# Challenge:
Reproduce precisely the lines of the listing below, starting with the line that contains "column_extrusion();" and stopping after the line that contains "obj.data.transform(world)"; include nothing else.

# Material:
%%

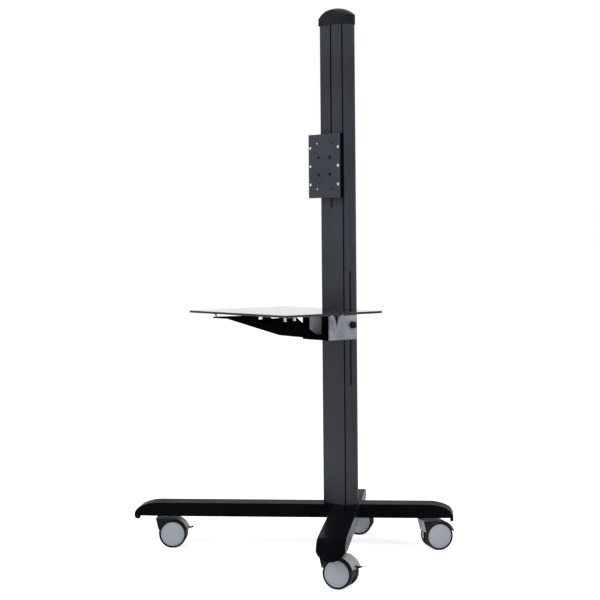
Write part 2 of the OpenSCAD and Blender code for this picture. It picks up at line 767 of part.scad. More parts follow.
module plate_bracket() {
    back = front_y - loose;
    low_z = plate_z - bracket_h / 2;
    high_z = plate_z + bracket_h / 2;
    color("#26282c") placed() difference() {
        union() {
            span([-bracket_w / 2, bracket_y, low_z], [bracket_w / 2, back, high_z]);
            span([-bracket_front_w / 2, bracket_y, low_z],
                 [bracket_front_w / 2, bracket_y + bracket_t, high_z]);
        }
        span([-bracket_w / 2 + bracket_t, bracket_y + bracket_t, low_z - cut],
             [bracket_w / 2 - bracket_t, back - bracket_t, high_z + cut]);
        for (x = [-1, 1], z = [-1, 1]) {
            rod_y([x * vesa / 2, plate_z + z * vesa / 2], vesa_r,
                  bracket_y - cut, bracket_y + bracket_t + cut);
            rod_y([x * plate_screw, plate_z + z * plate_screw], plate_screw_r + fit,
                  bracket_y - cut, bracket_y + bracket_t + cut);
        }
        for (z = [-1, 1])
            rod_y([0, plate_z + z * slot_bolt_z], slot_bolt_r + loose, back - bracket_t - cut, back + cut);
    }
}

module plate_screws() {
    color("#1b1c1f") placed() for (x = [-1, 1], z = [-1, 1])
        translate([x * plate_screw, plate_y, plate_z + z * plate_screw]) rotate([-90, 0, 0])
            bolt(plate_screw_r, plate_t + bracket_t + plate_t);
}

module slot_bolts() {
    seat = front_y - loose - bracket_t;
    color("#8d9096") placed() for (z = [-1, 1])
        translate([0, seat, plate_z + z * slot_bolt_z]) rotate([-90, 0, 0]) bolt(slot_bolt_r, slot_bolt_l);
}

module slot_nut_bar() {
    near = front_y + column_t + loose;
    color("#8d9096") placed() difference() {
        span([-2 * front_slot_w, near, plate_z - slot_bolt_z - 2 * front_slot_w],
             [2 * front_slot_w, near + nut_t, plate_z + slot_bolt_z + 2 * front_slot_w]);
        for (z = [-1, 1])
            rod_y([0, plate_z + z * slot_bolt_z], slot_bolt_r + fit, near - cut, near + nut_t + cut);
    }
}

// Shelf and the clamp that slides on the column
module shelf_glass() {
    x = glass_w / 2 - glass_round;
    y = [glass_front_y + glass_round, glass_back_y - glass_round];
    color([0.1, 0.13, 0.14, 0.6]) placed() translate([0, 0, glass_low_z]) linear_extrude(height = glass_t) {
        translate([-glass_w / 2, y[0]]) square([glass_w, y[1] - y[0]]);
        translate([-x, glass_front_y]) square([2 * x, glass_d]);
        for (sx = [-1, 1], sy = y) translate([sx * x, sy]) circle(r = glass_round);
    }
}

module clamp_outline(inset) {
    x = clamp_out_x - inset;
    y = clamp_front_y + inset;
    r = clamp_round - inset;
    translate([-x, y + r]) square([2 * x, clamp_back_y - y - r + (inset > 0 ? cut : 0)]);
    translate([-x + r, y]) square([2 * (x - r), r + cut]);
    for (side = [-1, 1]) translate([side * (x - r), y + r]) circle(r = r);
}

module shelf_clamp() {
    notch_y = front_y - notch_out;
    color("#a6a7b2") placed() difference() {
        translate([0, 0, clamp_low_z]) linear_extrude(height = clamp_h) difference() {
            clamp_outline(0);
            clamp_outline(clamp_t);
        }
        rotate([90, 0, 90]) linear_extrude(height = 4 * clamp_out_x, center = true)
            polygon([[notch_y - notch_w / 2, clamp_top_z + cut], [notch_y, clamp_top_z - notch_h],
                     [notch_y + notch_w / 2, clamp_top_z + cut]]);
        rod_x([knob_y, knob_z], slot_bolt_r + loose, -clamp_out_x - cut, clamp_out_x + cut);
        for (p = tray_bolt_places)
            rod_y(p, slot_bolt_r + fit, clamp_front_y - cut, clamp_front_y + clamp_t + cut);
    }
}

// Places [x, z] of the bolts through the tray's ears
ear_mid_x = (tray_back_half + clamp_out_x - clamp_round / 2) / 2;
tray_bolt_places = [for (x = [-1, 1], share = tray_bolt_shares)
    [x * ear_mid_x, clamp_low_z + share * clamp_h]];

module glass_posts() {
    side = clamp_in_x + clamp_t / 2;
    front = clamp_front_y + clamp_t / 2;
    color("#dfe2e6") placed() {
        for (x = [-1, 1], y = [glass_back_y - 2 * post_r, clamp_front_y + clamp_round])
            translate([x * side, y, clamp_top_z]) cylinder(r = post_r, h = post_h);
        translate([0, front, clamp_top_z]) cylinder(r = post_r, h = post_h);
    }
}

function tray_half(y) = tray_back_half
    + (tray_front_half - tray_back_half) * (tray_back_y - y) / (tray_back_y - tray_front_y);
module tray_plan(grow, from, to) {
    polygon([[-tray_half(from) - grow, from], [tray_half(from) + grow, from],
             [tray_half(to) + grow, to], [-tray_half(to) - grow, to]]);
}
module across(points) {
    rotate([90, 0, 90]) linear_extrude(height = glass_w, center = true) polygon(points);
}

module at_tray_wall() {
    translate([tray_front_half, tray_front_y, 0]) rotate([0, 0, tray_turn]) children();
}

module shelf_tray() {
    function y_at(share) = tray_front_y + share * (tray_back_y - tray_front_y);
    wall_grow = tray_t / sin(tray_turn);
    lip_y = tray_front_y - tray_t;
    past_y = clamp_front_y + cut;
    color("#08090a") placed() {
        difference() {
            intersection() {
                linear_extrude(height = glass_z) tray_plan(wall_grow, lip_y, clamp_front_y);
                across([[lip_y, wall_front_low], [y_at(front_share), wall_front_low],
                        [y_at(knee_share), wall_knee_low], [tray_back_y, wall_back_low],
                        [past_y, wall_back_low], [past_y, wall_back_low + tray_front_h],
                        [y_at(foot_share), wall_back_low + 2 * tray_front_h],
                        [y_at(fall_share), (wall_knee_low + tray_top_z) / 2],
                        [y_at(level_share), tray_top_z], [lip_y, tray_top_z]]);
            }
            intersection() {
                linear_extrude(height = glass_z) tray_plan(0, tray_front_y, past_y);
                across([[tray_front_y, wall_front_low + tray_t], [y_at(front_share), wall_front_low + tray_t],
                        [y_at(knee_share), wall_knee_low + tray_t], [tray_back_y, wall_back_low + tray_t],
                        [past_y, wall_back_low + tray_t], [past_y, glass_low_z],
                        [tray_front_y, glass_low_z]]);
            }
        }
        difference() {
            union() {
                both_sides() span([tray_back_half - tray_t, tray_back_y, clamp_low_z],
                                  [clamp_out_x, clamp_front_y, clamp_top_z]);
                span([-tray_back_half, tray_back_y, clamp_low_z],
                     [tray_back_half, clamp_front_y, clamp_low_z + 4 * tray_front_h]);
            }
            for (p = tray_bolt_places) rod_y(p, slot_bolt_r + loose, tray_back_y - cut, clamp_front_y + cut);
        }
    }
}

module glass_rests() {
    color("#e3e6ea") placed() both_sides() {
        for (share = rest_shares) at_tray_wall()
            span([share * tray_l, -tray_t - rest_t, glass_low_z - rest_h],
                 [share * tray_l + rest_l, -tray_t, glass_low_z]);
        span([tray_front_half - rest_l, tray_front_y - tray_t, tray_top_z],
             [tray_front_half, tray_front_y - tray_t + rest_l, glass_low_z]);
    }
}

module tray_bolts() {
    color("#1b1c1f") placed() for (p = tray_bolt_places)
        translate([p[0], tray_back_y, p[1]]) rotate([-90, 0, 0]) bolt(slot_bolt_r, tray_t + clamp_t);
}

// A knob with eight finger flutes and its stud, pointing to the column's middle
module clamp_knob() {
    face = clamp_out_x + loose;
    inner = side_x - column_t - loose - 2 * nut_t;
    difference() {
        rod_x([knob_y, knob_z], knob_r, face, face + knob_t);
        for (i = [0:7]) translate([0, knob_y, knob_z]) rotate([i * 45, 0, 0])
            rod_x([knob_r * flute_share, 0], knob_r / 4, face - cut, face + knob_t + cut);
    }
    rod_x([knob_y, knob_z], slot_bolt_r, inner, face + cut);
}
module right_knob() { color("#0d0e10") placed() clamp_knob(); }
module left_knob() { color("#0d0e10") placed() mirror([1, 0, 0]) clamp_knob(); }

module knob_nut_plates() {
    wall = side_x - column_t - loose;
    color("#8d9096") placed() both_sides() difference() {
        span([wall - nut_t, knob_y - side_slot_w, knob_z - 2 * side_slot_w],
             [wall, knob_y + side_slot_w, knob_z + 2 * side_slot_w]);
        rod_x([knob_y, knob_z], slot_bolt_r + fit, wall - nut_t - cut, wall + cut);
    }
}

column_extrusion();
column_cap();
rear_cable_cover();
column_bolts();
base_crossbar();
base_front_leg();
base_back_leg();
hub_plate();
leg_bolts();
caster_stems();
front_left_hood();
front_left_axle();
front_left_wheels();
front_left_tyres();
front_right_hood();
front_right_axle();
front_right_wheels();
front_right_tyres();
back_left_hood();
back_left_axle();
back_left_wheels();
back_left_tyres();
back_right_hood();
back_right_axle();
back_right_wheels();
back_right_tyres();
front_left_brake_lever();
front_right_brake_lever();
screen_plate();
plate_inserts();
plate_bracket();
plate_screws();
slot_bolts();
slot_nut_bar();
shelf_glass();
shelf_tray();
glass_rests();
glass_posts();
shelf_clamp();
tray_bolts();
left_knob();
right_knob();
knob_nut_plates();
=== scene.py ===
import json
import math

import bmesh
import bpy
from mathutils import Matrix, Vector


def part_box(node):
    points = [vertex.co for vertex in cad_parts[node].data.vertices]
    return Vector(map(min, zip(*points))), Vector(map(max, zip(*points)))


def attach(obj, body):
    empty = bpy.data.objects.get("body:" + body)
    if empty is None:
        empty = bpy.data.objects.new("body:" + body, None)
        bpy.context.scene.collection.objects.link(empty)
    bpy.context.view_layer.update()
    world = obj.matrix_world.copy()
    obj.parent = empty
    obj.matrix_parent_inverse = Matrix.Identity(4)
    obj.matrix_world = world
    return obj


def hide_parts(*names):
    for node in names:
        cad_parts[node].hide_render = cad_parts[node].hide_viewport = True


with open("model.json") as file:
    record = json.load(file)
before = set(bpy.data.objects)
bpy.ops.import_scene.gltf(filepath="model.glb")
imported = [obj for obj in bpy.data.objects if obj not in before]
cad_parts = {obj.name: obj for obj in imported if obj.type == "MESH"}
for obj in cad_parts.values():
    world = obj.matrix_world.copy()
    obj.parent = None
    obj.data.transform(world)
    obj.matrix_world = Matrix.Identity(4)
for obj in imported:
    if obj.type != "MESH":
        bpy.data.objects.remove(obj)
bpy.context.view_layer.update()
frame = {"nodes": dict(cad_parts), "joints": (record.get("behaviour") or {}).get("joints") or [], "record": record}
record = frame["record"]
bodyOfNode = {node: body for body, nodes in record["behaviour"]["bodies"].items() for node in nodes}
slotOfNode = {entry["node"]: entry["material_slot"] for entry in record["subparts"]}
joints = {joint["name"]: joint for joint in frame["joints"]}
casterNames = ["front_left", "front_right", "back_left", "back_right"]
mm = 0.001
columnLow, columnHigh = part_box("column_extrusion")
columnFoot = Vector(((columnLow.x + columnHigh.x) / 2, (columnLow.y + columnHigh.y) / 2, 0))
print("frame loaded with", len(frame["nodes"]), "nodes")


# Finishes

def linearColor(hexText):
    channels = [int(hexText[i:i + 2], 16) / 255 for i in (1, 3, 5)]
    return tuple(c / 12.92 if c <= 0.04045 else ((c + 0.055) / 1.055) ** 2.4 for c in channels) + (1.0,)


def addNode(tree, kind, settings=None, links=None):
    node = tree.nodes.new(kind)
    for name, value in (settings or {}).items():
        if name in node.inputs:
            node.inputs[name].default_value = value
        else:
            setattr(node, name, value)
    for name, (source, output) in (links or {}).items():
        tree.links.new(source.outputs[output], node.inputs[name])
    return node


def startFinish(name, shaderSettings):
    material = bpy.data.materials.new(name)
    material.use_nodes = True
    tree = material.node_tree
    tree.nodes.clear()
    shader = addNode(tree, "ShaderNodeBsdfPrincipled", shaderSettings)
    addNode(tree, "ShaderNodeOutputMaterial", links={"Surface": (shader, "BSDF")})
    place = addNode(tree, "ShaderNodeTexCoord")
    return material, tree, shader, place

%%

# Finished answer:
column_extrusion();
column_cap();
rear_cable_cover();
column_bolts();
base_crossbar();
base_front_leg();
base_back_leg();
hub_plate();
leg_bolts();
caster_stems();
front_left_hood();
front_left_axle();
front_left_wheels();
front_left_tyres();
front_right_hood();
front_right_axle();
front_right_wheels();
front_right_tyres();
back_left_hood();
back_left_axle();
back_left_wheels();
back_left_tyres();
back_right_hood();
back_right_axle();
back_right_wheels();
back_right_tyres();
front_left_brake_lever();
front_right_brake_lever();
screen_plate();
plate_inserts();
plate_bracket();
plate_screws();
slot_bolts();
slot_nut_bar();
shelf_glass();
shelf_tray();
glass_rests();
glass_posts();
shelf_clamp();
tray_bolts();
left_knob();
right_knob();
knob_nut_plates();
=== scene.py ===
import json
import math

import bmesh
import bpy
from mathutils import Matrix, Vector


def part_box(node):
    points = [vertex.co for vertex in cad_parts[node].data.vertices]
    return Vector(map(min, zip(*points))), Vector(map(max, zip(*points)))


def attach(obj, body):
    empty = bpy.data.objects.get("body:" + body)
    if empty is None:
        empty = bpy.data.objects.new("body:" + body, None)
        bpy.context.scene.collection.objects.link(empty)
    bpy.context.view_layer.update()
    world = obj.matrix_world.copy()
    obj.parent = empty
    obj.matrix_parent_inverse = Matrix.Identity(4)
    obj.matrix_world = world
    return obj


def hide_parts(*names):
    for node in names:
        cad_parts[node].hide_render = cad_parts[node].hide_viewport = True


with open("model.json") as file:
    record = json.load(file)
before = set(bpy.data.objects)
bpy.ops.import_scene.gltf(filepath="model.glb")
imported = [obj for obj in bpy.data.objects if obj not in before]
cad_parts = {obj.name: obj for obj in imported if obj.type == "MESH"}
for obj in cad_parts.values():
    world = obj.matrix_world.copy()
    obj.parent = None
    obj.data.transform(world)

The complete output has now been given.